A sturdy wall never leaves you shattered and broken, scrambling to pick up the pieces of your heart. 

But a sturdy wall never leaves room to build a bridge between two wounded hearts, either. 

My pain is necessary for my daughter to heal.  

Like the birthing of a baby, when the labor pains are so excruciating you feel you can't possibly go on for one more fraction of a moment, and then somehow you endure, and you persevere, and you set all the determination of your spirit on the one thing you know you must do.  At the end of all that pain, there's the unspeakable joy of having brought a whole new child into the world, and you know you would go through all that pain again and again for the miracle of that child.

I didn't birth this daughter, but I'm laboring for her all the same.   
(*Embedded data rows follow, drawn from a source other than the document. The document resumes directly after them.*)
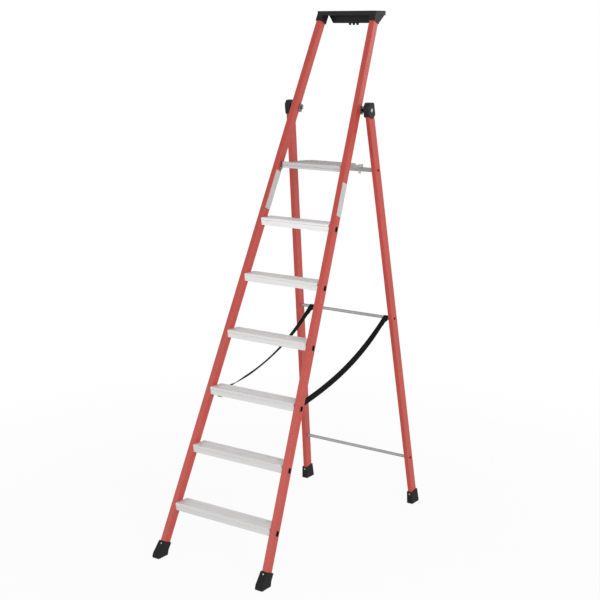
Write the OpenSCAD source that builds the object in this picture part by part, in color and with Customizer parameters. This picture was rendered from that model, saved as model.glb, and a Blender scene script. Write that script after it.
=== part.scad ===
// One-sided step ladder: six treads and a platform between two leaning front stiles,
// a folding rear frame on side hinges, a tool tray on top and two limiting straps.
// Millimetres. +Z is up, +X is to the climber's right, and the climber stands on the -Y side.

/* [Front frame] */
// Width over the front stiles where they meet the floor
front_foot_width = 588; // [540:1:640]
// Backward lean of the front frame, in degrees from upright
front_lean = 24.4; // [21:0.1:26]
// Inward slant of each front stile, in degrees
front_splay = 3.15; // [2.6:0.05:3.4]
// Width of a front stile
stile_width = 27; // [24:0.5:34]
// Depth of a front stile
stile_depth = 38; // [34:0.5:46]
// Wall of a front stile
stile_wall = 3; // [2:0.1:4]

/* [Treads] */
// Height of the lowest tread's top
first_tread = 228; // [200:1:260]
// Height from one tread to the next
tread_pitch = 240; // [220:1:250]
// Depth of a tread, front to back
tread_depth = 78; // [70:1:90]
// Height of a tread's front face
tread_height = 33; // [28:0.5:38]
// Wall of a tread
tread_wall = 2.2; // [1.6:0.1:3]
// Number of raised grip ribs on a tread
tread_ribs = 8; // [5:1:12]
// Length of the oval fixing in a stile's side
fixing_length = 21; // [16:0.5:26]
// Width of the oval fixing in a stile's side
fixing_width = 13; // [10:0.5:18]

/* [Hinge] */
// Height of the hinge pivots
hinge_height = 1903; // [1860:1:1960]
// Gap from a stile's rear face to the pivot's centre
pivot_gap = 5; // [4.5:0.5:8]
// Radius of a hinge bolt
bolt_radius = 4; // [3:0.5:4]
// Thickness of a hinge bracket
bracket_wall = 3; // [2:0.5:4]
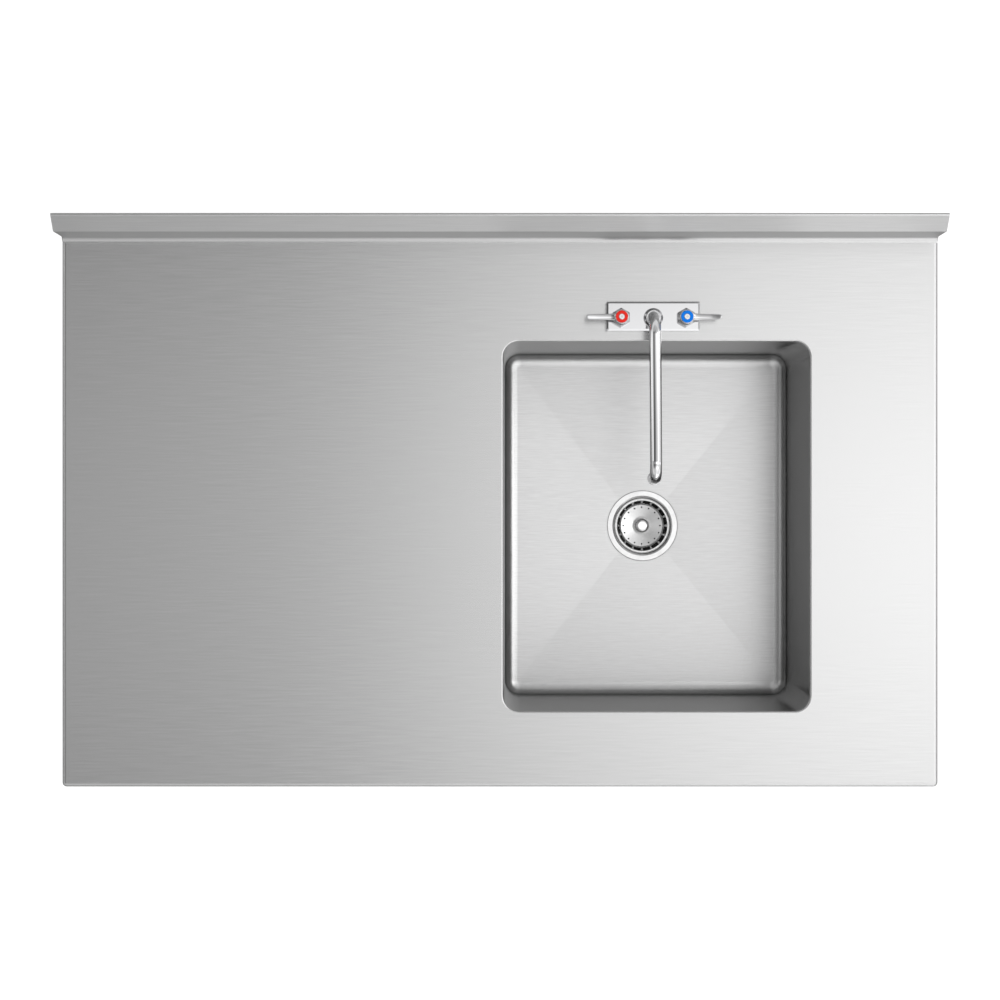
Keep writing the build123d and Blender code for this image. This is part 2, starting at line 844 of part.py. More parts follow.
def spout_tube():
    """The swing spout: one bent tube with a spigot that turns in the body."""
    low = plate_z - spigot_depth
    tube = spout_sweep(spout_radius, plate_z, top_z + spout_end)
    spigot = rod(spigot_radius, low, plate_z - rest_gap) + rod(spout_radius, low, plate_z + past)
    groove_z = low + ring_height
    groove_high = groove_z + ring_minor + running_gap
    groove_low = groove_z - ring_minor - running_gap
    groove = rod(spigot_radius + past, groove_low, groove_high)
    groove -= rod(spigot_radius - 2 * ring_minor, groove_low, groove_high)
    bore = spout_sweep(spout_radius - spout_wall, low, top_z + spout_end)
    return tube + Pos(faucet_x, faucet_y, 0) * (spigot - groove) - bore


def spout_nut():
    """The domed collar that keeps the spout in the body."""
    high = plate_z + collar_height
    collar = turned(
        [
            (spout_radius + running_gap, plate_z),
            (collar_radius, plate_z),
            (collar_radius, plate_z + collar_band),
            (collar_top_radius, high),
            (spout_radius + running_gap, high),
        ],
        radius=[0.0, 0.0, collar_shoulder, collar_edge, 0.0],
    )
    return Pos(faucet_x, faucet_y, 0) * collar


def spout_o_ring():
    """The sealing ring in the spigot's groove."""
    height = plate_z - spigot_depth + ring_height
    return Pos(faucet_x, faucet_y, height) * Torus(spigot_radius - ring_minor, ring_minor)


def at_tip(solid):
    """A piece of the spout's outlet, drawn about Z, in its place."""
    return Pos(faucet_x, faucet_y - spout_reach, 0) * solid


def aerator_shell():
    """The sleeve on the spout's end."""
    high = top_z + spout_end + aerator_grip
    low = high - aerator_height
    bore = spout_radius + seat_gap
    shell = turned(
        [
            (aerator_lip, low),
            (aerator_radius, low),
            (aerator_radius, high),
            (bore, high),
            (bore, low + aerator_floor),
            (aerator_lip, low + aerator_floor),
        ],
        radius=[0.0, aerator_low_edge, aerator_high_edge, 0.0, 0.0, 0.0],
    )
    return at_tip(shell)


def aerator_screen():
    """The perforated disc that lies in the sleeve."""
    low = top_z + spout_end + aerator_grip - aerator_height + aerator_floor
    disc = rod(spout_radius, low, low + screen_thick)
    hole = rod(screen_hole, low - past, low + screen_thick + past)
    for ring_radius, count in screen_rings:
        for step in range(count):
            disc -= Rot(0, 0, 360 / count * step) * Pos(ring_radius, 0, 0) * hole
    return at_tip(disc)


def hat_channel(length):
    """A hat-section stiffener along X, its flanges at height 0 and its crown below."""
    half = channel_width / 2
    crown = channel_crown / 2
    sheet = channel_sheet
    deep = -channel_height
    section = make_face(
        Polyline(
            (-half, 0),
            (-crown + sheet, 0),
            (-crown + sheet, deep + sheet),
            (crown - sheet, deep + sheet),
            (crown - sheet, 0),
            (half, 0),
            (half, -sheet),
            (crown, -sheet),
            (crown, deep),
            (-crown, deep),
            (-crown, -sheet),
            (-half, -sheet),
            close=True,
        )
    )
    return extrude(Plane.YZ * section, amount=length / 2, both=True)


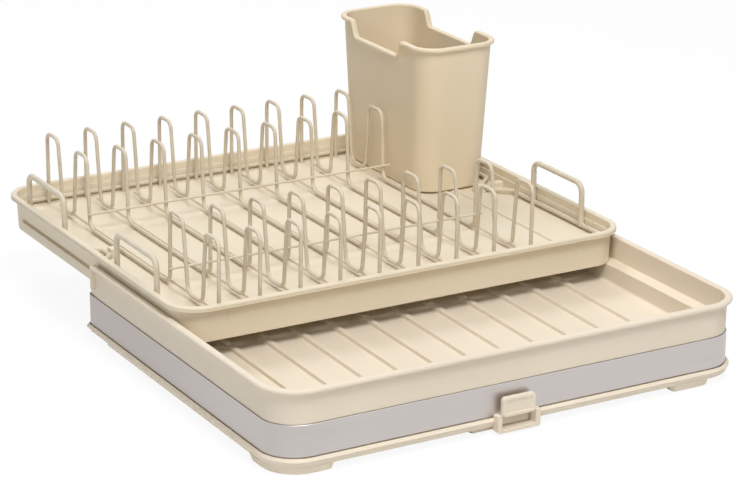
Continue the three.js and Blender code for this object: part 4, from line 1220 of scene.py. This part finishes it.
class BuildHolder(Operator):
    """Cutlery holder: a tapered cup with a rolled rim that dips along both sides"""

    bl_idname = "drainer.holder"
    bl_label = "Cutlery holder"

    def execute(self, context):
        sizes = context.scene.drainer.holder
        made = piece("holder_cup", self.cup(sizes), "holder", "holder cream", ["utensil_holder"])
        floor, edge = HOLDER_LOW.z, sizes.overhang + sizes.wall
        x = (HOLDER_LOW.x + HOLDER_HIGH.x + sizes.taper_inner - sizes.taper_side) / 2
        y0 = HOLDER_LOW.y + edge + sizes.taper_front
        y1 = HOLDER_HIGH.y - edge - sizes.taper_back
        half, wide = sizes.slot_length / 2, sizes.slot_width / 2
        slots = []
        for y in np.linspace(y0, y1, sizes.slot_count + 2)[1:-1]:
            rect = Rect(x - half, x + half, y - wide, y + wide, 1.6 * MM)
            slots.append(block(rect, floor - 2 * MM, floor + 4 * MM, 0.5 * MM))
        cut(made, joined(slots))
        return {"FINISHED"}

    def cup(self, sizes):
        """Every ring's sides lie between the foot's and the rim's by its height. Near the top
        the rings follow the rim, which dips between two ramps."""
        rim = Rect(HOLDER_LOW.x, HOLDER_HIGH.x, HOLDER_LOW.y, HOLDER_HIGH.y, sizes.corner)
        top, foot = HOLDER_HIGH.z, HOLDER_LOW.z
        start, end = rim.y0 + sizes.dip_front, rim.y1 - sizes.dip_back
        roll, edge, brow = sizes.rim_height / 2, sizes.overhang + sizes.wall, 1.6 * MM
        round_in, round_out = 3 * MM, 2.2 * MM  # radii at the foot, inside and outside
        inside = foot + sizes.wall

        def along_rim(section):
            """Rings of a section, lowered where the rim dips."""
            def level(z):
                return lambda x, y: z - sizes.dip * between(
                    y, start - sizes.ramp, end + sizes.ramp, sizes.ramp)
            return rings(rim, [(inward, level(z)) for inward, z in section])

        def wall(inward, z):
            """The wall's outline at a height, with the taper's share of that height."""
            share = (top - sizes.rim_height - z) / (top - sizes.rim_height - foot)
            base = rim.inset(sizes.overhang + inward)
            return Rect(
                base.x0 + sizes.taper_inner * share, base.x1 - sizes.taper_side * share,
                base.y0 + sizes.taper_front * share, base.y1 - sizes.taper_back * share, base.radii)

        places = np.concatenate([
            np.linspace(start - sizes.ramp, start, 9), np.linspace(end, end + sizes.ramp, 9)])
        layout = Layout(np.linspace(0, 1, 7), shares_along(rim, places), 14)
        sides = [(wall(sizes.wall + inward, inside), inside + up)
                 for inward, up in fillet(round_in)[1:]]
        sides += [(wall(sizes.wall, z), z) for z in (120 * MM, 170 * MM)]
        sides += along_rim([(edge, top - 5 * MM)])
        sides += along_rim(arc((edge - brow, top - brow), brow, 0, 1, 5))
        sides += along_rim(arc((roll, top - roll), roll, 1, 3, 9))
        sides += along_rim(mm([(-1.0, 0.1), (-0.3, -0.2), (0, -1.0)], sizes.overhang,
                              top - sizes.rim_height))
        sides += [(wall(0, z), z) for z in (170 * MM, 120 * MM)]
        sides += [(wall(inward, foot), foot + up) for up, inward in fillet(round_out)[:-1]]
        return shell(layout, (wall(sizes.wall + round_in, inside), inside), sides,
                     (wall(round_out, foot), foot))


class BuildStage(Operator):
    """Pale ground, soft light and the camera at the photograph's place"""

    bl_idname = "drainer.stage"
    bl_label = "Stage"

    LAMPS = {"key": ((-0.2, -1.1, 2.0), 32), "back": ((0.2, 1.2, 1.9), 15),
             "front": ((0.1, -2.2, 1.3), 2.2), "side": ((-1.8, -1.2, 1.0), 6)}  # place, watts
    LAMP_SIZE = 1.0
    LAMP_TARGET = (0, 0.02, 0.05)
    GROUND_REACH, GROUND_LEVEL = 9.0, -0.2 * MM
    LENS, SENSOR = 134.65, 36.0
    CAMERA_PLACE = (-0.87989, -1.69339, 0.84411)  # x and y from the band's front left corner
    CAMERA_TURN = (71.160, -0.083, -29.448)  # degrees

    def execute(self, context):
        self.ground(context)
        self.world(context)
        for name, (place, power) in self.LAMPS.items():
            self.lamp(context, name, place, power)
        self.camera(context)
        context.scene.view_settings.view_transform = "Standard"
        return {"FINISHED"}

    def ground(self, context):
        mesh = bpy.data.meshes.new("ground")
        reach, level = self.GROUND_REACH, self.GROUND_LEVEL
        corners = [(-reach, -reach), (reach, -reach), (reach, reach), (-reach, reach)]
        mesh.from_pydata([(x, y, level) for x, y in corners], [], [(0, 1, 2, 3)])
        mesh.materials.append(finish_of("ground")[1])
        made = bpy.data.objects.new("ground", mesh)
        context.scene.collection.objects.link(made)

    def world(self, context):
        """White to the camera and in reflections, and a softer white as light."""
        paint = Paint(bpy.data.worlds.new("studio"))
        glow = {"Color": (1, 1, 1, 1), "Strength": paint.ray_share() * 0.77 + 0.23}
        shader = paint.node("ShaderNodeBackground", {}, glow, "Background")
        context.scene.world = paint.end(shader, "ShaderNodeOutputWorld")

    def lamp(self, context, name, place, power):
        """A round soft lamp turned towards the middle of the object."""
        light = bpy.data.lights.new(name, "AREA")
        light.shape = "DISK"
        light.size = self.LAMP_SIZE
        light.energy = power
        made = bpy.data.objects.new(name, light)
        context.scene.collection.objects.link(made)
        made.location = place
        way = np.array(self.LAMP_TARGET) - np.array(place)
        made.rotation_euler = (math.atan2(math.hypot(way[0], way[1]), -way[2]), 0,
                               math.atan2(way[1], way[0]) - QUARTER)

    def camera(self, context):
        """The camera's place and turn, worked out from the object's straight edges."""
        lens = bpy.data.cameras.new("view")
        lens.lens, lens.sensor_width, lens.clip_start = self.LENS, self.SENSOR, 0.05
        made = bpy.data.objects.new("view", lens)
        context.scene.collection.objects.link(made)
        x, y, z = self.CAMERA_PLACE
        made.location = (BAND_LOW.x + x, BAND_LOW.y + y, z)
        made.rotation_euler = [math.radians(turn) for turn in self.CAMERA_TURN]
        context.scene.camera = made


class DrainerPanel(Panel):
    """Lists the steps and the values"""

    bl_idname = "VIEW3D_PT_drainer"
    bl_label = "Dish drainer"
    bl_space_type = "VIEW_3D"
    bl_region_type = "UI"
    bl_category = "Drainer"

    def draw(self, context):
        values = context.scene.drainer
        for step in STEPS:
            self.layout.operator(step.bl_idname)
        for group in (values.base, values.frame, values.tray, values.rack, values.holder,
                      values.finishes):
            column = self.layout.column(align=True)
            for key in group.__annotations__:
                column.prop(group, key)


STEPS = (BuildBaseTray, BuildSteelBand, BuildBottomFrame, BuildSpout, BuildSlideTray, BuildCatches,
         BuildRack, BuildHolder, BuildStage)
CLASSES = (BaseSizes, FrameSizes, TraySizes, RackSizes, HolderSizes, Finishes, DrainerProperties,
           *STEPS, DrainerPanel)


def register():
    for each in CLASSES:
        bpy.utils.register_class(each)
    bpy.types.Scene.drainer = PointerProperty(type=DrainerProperties)


def unregister():
    del bpy.types.Scene.drainer
    for each in reversed(CLASSES):
        bpy.utils.unregister_class(each)


def main():
    register()
    for step in STEPS:
        group, name = step.bl_idname.split(".")
        getattr(getattr(bpy.ops, group), name)()


if __name__ == "__main__":
    main()
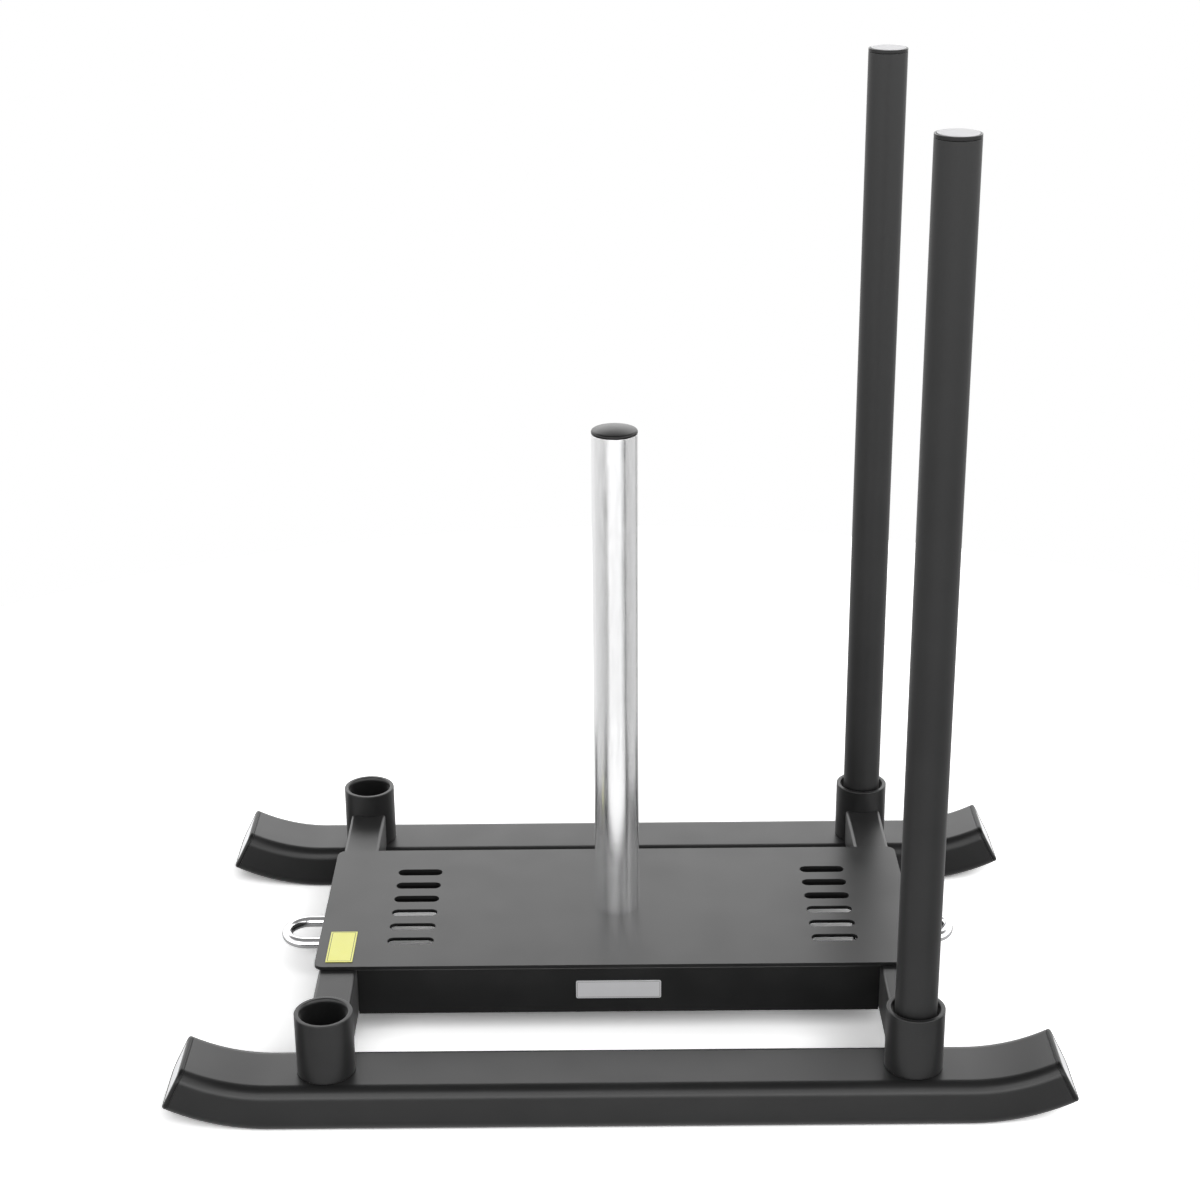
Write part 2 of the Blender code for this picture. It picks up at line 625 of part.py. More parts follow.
main()
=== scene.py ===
"""The weight sled as it looks when finished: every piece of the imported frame, its finishes and the studio.

Sizes are millimetres. +X is the sled's rear, +Y the pusher's right and +Z up.
"""

import logging
import math
from collections.abc import Iterable, Sequence
from dataclasses import dataclass
from enum import Enum

import bmesh
import bpy
from mathutils import Matrix, Vector


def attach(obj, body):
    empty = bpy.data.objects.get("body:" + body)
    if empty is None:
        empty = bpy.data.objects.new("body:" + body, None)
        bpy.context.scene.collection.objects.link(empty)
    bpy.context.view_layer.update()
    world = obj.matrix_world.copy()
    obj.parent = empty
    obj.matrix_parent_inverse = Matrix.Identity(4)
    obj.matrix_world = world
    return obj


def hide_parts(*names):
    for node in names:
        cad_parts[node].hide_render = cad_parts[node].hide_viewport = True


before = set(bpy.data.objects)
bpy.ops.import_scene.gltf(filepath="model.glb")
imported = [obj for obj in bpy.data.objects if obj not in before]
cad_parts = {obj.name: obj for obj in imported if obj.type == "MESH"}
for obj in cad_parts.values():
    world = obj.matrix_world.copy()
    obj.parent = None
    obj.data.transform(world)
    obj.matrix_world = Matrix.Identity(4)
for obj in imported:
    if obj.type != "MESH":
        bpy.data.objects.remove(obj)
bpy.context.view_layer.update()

log = logging.getLogger("weight_sled")

MM = 0.001

# Sizes that the pieces share: the gap between them, the plugs' hollow stems and a printed line's height
GAP = 0.3
STEM_WALL = 2.0
STEM_CLEARANCE = 0.4
PRINT_HEIGHT = 0.03

# Fineness of the meshes. Points closer than WELD become one, and edges over the crease angles stay sharp
WELD = 0.002
CORNER_STEPS = 8
RIM_STEPS = 6
HOLE_STEPS = 48
TURN_STEPS = 96
CREASE_DEG = 35.0
FLAT_CREASE_DEG = 18.0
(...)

At the end of all this pain, this labor of love, I believe I'll have the unspeakable joy of having brought a whole new child into the world.  A whole, happy, healthy, loved and loving, securely attached child. 

And I know I'd go through it all again for the miracle of that child.
___________________________________________________________________


I cried out today: "God, help me to love her whole-heartedly, with everything in me.  I can't do it on my own.  No matter how much it hurts, Lord, help me love her with my whole heart."

Softly, He spoke to my soul:  "You already do."

My Father is so good to me, He's with me on my way.
He watches every step I take, He hears each word I say.
Sometimes He smiles at my attempts, sometimes He hangs His head,
Sometimes His strong arms hold me up when I've left myself for dead.
No matter all the ugliness that's left my sinful tongue,
No matter all my gross misdeeds, the sorry tunes I've sung,
My Father has not left my side, not even for a day.
He'll walk with me through this dark night. Oh, Father, lead the way.